--- To do ---
Work out the number of lines containing "bodies". Answer with nothing but that number.

--- Information supplied ---
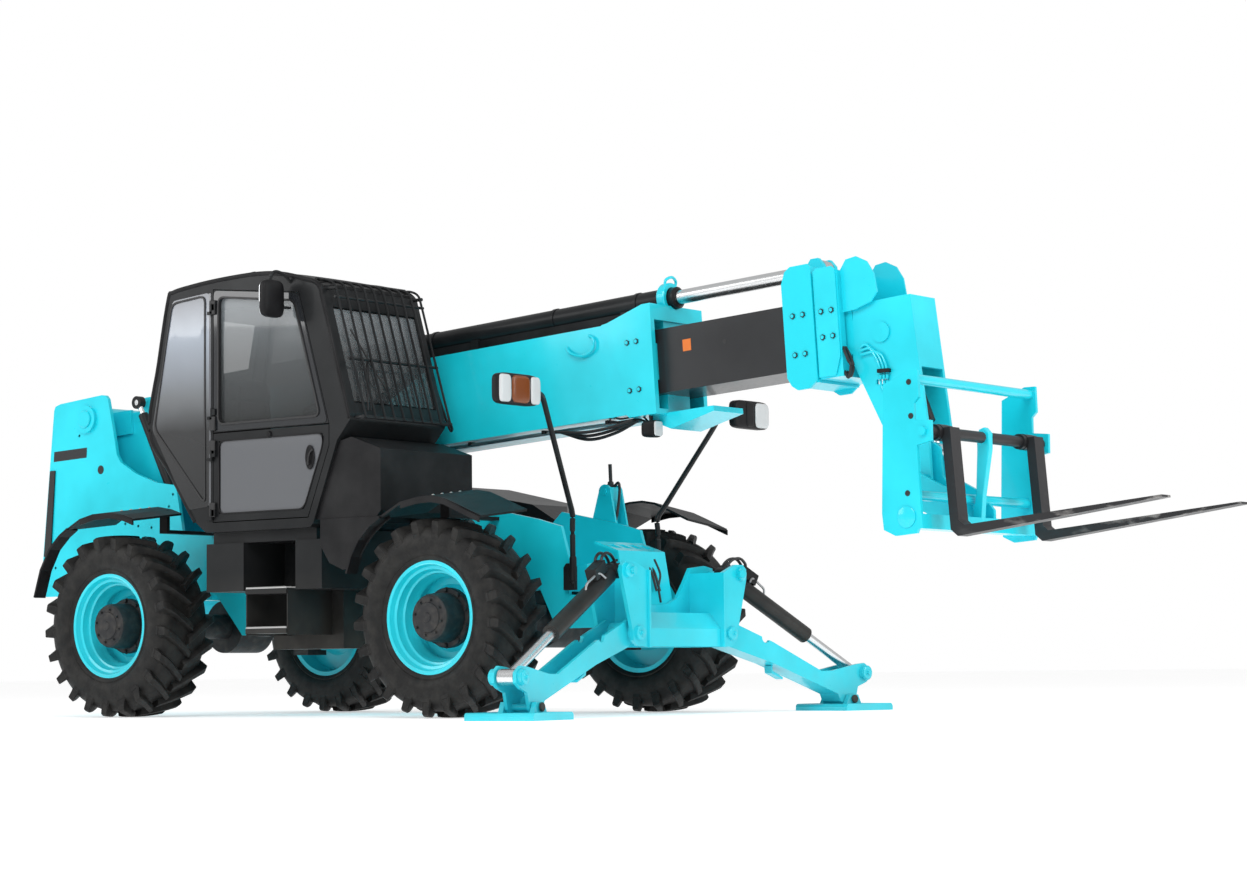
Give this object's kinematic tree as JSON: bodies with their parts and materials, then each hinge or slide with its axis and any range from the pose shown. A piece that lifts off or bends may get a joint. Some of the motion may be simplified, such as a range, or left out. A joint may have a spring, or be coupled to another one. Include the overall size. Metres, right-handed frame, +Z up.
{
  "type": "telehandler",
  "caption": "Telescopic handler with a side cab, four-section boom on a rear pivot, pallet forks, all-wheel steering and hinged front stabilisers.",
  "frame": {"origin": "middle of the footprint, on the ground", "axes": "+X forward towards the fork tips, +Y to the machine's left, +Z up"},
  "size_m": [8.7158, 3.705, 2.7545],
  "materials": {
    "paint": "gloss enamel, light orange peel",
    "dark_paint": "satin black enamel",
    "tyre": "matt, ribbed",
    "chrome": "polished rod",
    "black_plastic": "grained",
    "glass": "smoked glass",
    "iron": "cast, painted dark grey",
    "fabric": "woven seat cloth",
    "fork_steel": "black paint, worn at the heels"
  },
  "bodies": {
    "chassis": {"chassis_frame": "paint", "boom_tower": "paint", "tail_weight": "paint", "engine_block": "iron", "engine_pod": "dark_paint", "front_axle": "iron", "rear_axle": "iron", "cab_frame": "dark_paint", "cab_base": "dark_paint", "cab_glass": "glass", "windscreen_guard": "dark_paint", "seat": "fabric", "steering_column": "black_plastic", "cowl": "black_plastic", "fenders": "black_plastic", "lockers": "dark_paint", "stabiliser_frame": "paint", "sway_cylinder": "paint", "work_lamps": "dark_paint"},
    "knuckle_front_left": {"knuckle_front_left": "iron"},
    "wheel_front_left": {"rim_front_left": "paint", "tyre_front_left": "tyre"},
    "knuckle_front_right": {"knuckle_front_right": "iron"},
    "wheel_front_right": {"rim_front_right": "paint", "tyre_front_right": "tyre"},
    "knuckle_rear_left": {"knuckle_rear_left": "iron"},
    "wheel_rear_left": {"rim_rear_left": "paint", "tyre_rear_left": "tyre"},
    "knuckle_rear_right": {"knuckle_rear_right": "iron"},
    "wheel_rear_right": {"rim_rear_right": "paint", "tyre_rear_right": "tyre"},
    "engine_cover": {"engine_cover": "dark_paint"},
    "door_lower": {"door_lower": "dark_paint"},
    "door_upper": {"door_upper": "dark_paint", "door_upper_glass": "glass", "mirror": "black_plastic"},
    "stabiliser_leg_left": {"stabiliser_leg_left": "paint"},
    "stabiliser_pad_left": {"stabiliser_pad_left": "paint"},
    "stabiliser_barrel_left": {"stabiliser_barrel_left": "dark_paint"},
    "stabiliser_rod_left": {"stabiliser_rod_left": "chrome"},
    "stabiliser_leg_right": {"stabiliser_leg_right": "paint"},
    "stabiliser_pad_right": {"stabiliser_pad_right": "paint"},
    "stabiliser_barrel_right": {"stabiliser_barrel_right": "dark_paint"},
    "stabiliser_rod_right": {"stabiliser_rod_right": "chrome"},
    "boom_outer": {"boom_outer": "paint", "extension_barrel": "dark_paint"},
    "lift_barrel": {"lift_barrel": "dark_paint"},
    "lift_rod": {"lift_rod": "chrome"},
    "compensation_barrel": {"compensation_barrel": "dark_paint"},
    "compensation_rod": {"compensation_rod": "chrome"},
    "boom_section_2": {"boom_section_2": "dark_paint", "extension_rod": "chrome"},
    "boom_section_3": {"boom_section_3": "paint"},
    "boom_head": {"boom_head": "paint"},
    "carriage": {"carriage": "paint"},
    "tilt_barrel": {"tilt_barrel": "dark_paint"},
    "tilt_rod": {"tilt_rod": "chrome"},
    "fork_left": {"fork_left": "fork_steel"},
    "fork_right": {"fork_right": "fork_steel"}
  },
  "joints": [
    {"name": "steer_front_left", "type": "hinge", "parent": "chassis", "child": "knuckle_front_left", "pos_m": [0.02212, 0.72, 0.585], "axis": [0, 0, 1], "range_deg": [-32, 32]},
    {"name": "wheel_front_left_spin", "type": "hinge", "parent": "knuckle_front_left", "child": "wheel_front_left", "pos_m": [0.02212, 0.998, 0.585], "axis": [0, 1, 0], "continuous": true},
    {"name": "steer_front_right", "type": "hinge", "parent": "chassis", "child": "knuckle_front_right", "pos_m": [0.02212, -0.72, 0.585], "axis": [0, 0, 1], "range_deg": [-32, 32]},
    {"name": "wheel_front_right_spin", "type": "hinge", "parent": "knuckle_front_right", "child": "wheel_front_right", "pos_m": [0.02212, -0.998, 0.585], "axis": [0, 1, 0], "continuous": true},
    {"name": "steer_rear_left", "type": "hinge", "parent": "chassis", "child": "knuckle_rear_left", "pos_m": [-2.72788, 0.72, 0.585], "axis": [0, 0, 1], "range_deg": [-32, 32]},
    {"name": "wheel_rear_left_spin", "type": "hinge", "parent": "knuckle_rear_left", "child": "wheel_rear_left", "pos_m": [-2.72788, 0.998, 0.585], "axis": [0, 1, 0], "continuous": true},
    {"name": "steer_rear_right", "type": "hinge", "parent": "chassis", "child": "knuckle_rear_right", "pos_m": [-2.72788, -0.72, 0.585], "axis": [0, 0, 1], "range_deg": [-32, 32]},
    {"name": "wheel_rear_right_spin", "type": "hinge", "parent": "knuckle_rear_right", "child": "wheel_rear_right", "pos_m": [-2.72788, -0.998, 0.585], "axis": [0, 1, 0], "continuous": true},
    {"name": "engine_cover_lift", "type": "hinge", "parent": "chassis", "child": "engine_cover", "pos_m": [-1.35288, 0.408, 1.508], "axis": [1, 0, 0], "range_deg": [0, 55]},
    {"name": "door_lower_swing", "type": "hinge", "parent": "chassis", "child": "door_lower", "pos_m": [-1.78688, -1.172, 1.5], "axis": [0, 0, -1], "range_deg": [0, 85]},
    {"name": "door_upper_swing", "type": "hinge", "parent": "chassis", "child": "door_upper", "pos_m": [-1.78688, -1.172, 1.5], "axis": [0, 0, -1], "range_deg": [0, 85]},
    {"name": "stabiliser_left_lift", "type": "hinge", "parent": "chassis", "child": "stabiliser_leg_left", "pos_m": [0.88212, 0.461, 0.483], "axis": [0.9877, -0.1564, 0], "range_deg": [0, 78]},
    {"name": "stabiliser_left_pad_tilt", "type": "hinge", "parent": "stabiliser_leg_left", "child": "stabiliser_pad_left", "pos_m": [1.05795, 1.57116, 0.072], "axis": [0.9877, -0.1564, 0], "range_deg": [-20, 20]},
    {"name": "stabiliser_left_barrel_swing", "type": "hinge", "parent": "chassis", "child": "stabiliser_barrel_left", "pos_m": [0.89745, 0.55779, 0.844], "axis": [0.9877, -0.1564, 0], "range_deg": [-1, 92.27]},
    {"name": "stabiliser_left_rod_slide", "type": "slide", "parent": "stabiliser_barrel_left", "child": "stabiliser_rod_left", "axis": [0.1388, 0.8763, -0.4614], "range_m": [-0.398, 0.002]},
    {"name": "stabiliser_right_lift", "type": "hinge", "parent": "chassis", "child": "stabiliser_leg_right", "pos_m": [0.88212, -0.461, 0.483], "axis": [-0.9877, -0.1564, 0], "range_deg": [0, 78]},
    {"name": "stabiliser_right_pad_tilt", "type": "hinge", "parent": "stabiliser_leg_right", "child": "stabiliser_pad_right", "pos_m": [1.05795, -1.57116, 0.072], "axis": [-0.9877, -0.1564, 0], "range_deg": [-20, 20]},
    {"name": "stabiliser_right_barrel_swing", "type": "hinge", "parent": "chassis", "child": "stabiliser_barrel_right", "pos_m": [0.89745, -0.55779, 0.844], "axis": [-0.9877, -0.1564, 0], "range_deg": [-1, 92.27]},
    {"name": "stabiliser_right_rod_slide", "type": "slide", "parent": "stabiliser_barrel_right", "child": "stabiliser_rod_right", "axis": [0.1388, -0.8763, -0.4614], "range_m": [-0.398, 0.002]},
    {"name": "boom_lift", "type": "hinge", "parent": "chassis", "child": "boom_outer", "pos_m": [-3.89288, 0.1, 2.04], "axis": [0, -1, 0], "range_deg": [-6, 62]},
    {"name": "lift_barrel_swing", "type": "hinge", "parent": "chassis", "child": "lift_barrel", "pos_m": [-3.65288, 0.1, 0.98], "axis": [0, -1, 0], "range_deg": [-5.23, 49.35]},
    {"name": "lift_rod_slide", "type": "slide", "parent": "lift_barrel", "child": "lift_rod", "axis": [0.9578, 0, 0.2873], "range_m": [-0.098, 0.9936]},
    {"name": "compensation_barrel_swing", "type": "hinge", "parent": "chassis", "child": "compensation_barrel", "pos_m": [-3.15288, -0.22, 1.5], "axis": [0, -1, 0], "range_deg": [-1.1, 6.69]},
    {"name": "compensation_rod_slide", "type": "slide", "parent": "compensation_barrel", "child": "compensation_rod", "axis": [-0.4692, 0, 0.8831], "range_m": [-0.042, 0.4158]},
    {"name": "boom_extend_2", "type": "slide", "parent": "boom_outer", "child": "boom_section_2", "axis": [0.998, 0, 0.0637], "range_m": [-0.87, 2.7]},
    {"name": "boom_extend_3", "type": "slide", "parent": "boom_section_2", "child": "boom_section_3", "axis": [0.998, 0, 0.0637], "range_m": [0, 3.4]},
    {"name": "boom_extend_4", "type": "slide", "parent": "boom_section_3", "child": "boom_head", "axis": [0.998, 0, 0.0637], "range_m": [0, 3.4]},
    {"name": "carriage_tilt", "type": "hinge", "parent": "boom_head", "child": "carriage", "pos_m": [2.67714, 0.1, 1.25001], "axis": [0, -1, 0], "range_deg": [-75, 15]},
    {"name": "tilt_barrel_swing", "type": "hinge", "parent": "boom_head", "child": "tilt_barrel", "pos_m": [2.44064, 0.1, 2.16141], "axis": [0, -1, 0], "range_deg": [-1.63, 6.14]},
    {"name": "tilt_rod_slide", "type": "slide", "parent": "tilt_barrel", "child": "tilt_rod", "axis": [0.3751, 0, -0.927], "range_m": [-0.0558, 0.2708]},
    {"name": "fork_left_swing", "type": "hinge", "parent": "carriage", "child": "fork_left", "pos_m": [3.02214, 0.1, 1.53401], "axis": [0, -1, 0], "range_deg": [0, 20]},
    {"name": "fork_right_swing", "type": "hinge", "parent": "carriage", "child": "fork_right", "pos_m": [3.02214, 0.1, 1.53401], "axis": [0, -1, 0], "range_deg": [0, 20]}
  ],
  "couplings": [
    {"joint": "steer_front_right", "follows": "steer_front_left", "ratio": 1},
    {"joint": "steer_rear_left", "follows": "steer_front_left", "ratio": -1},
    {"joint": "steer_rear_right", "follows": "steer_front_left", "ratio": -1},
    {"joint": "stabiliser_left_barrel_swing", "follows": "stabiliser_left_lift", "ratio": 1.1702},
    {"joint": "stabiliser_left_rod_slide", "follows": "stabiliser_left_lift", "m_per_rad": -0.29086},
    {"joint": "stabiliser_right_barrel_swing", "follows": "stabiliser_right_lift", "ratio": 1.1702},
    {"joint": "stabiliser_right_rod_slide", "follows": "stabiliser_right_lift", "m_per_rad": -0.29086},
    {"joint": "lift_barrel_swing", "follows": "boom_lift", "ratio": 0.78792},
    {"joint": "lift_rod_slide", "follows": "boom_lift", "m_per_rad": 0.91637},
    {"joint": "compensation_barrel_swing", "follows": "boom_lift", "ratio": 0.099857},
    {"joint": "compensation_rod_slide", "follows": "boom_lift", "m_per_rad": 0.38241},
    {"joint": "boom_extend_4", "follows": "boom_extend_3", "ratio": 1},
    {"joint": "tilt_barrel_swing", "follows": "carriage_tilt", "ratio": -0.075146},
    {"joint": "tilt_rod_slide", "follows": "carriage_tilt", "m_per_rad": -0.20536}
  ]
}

--- Task answer ---
2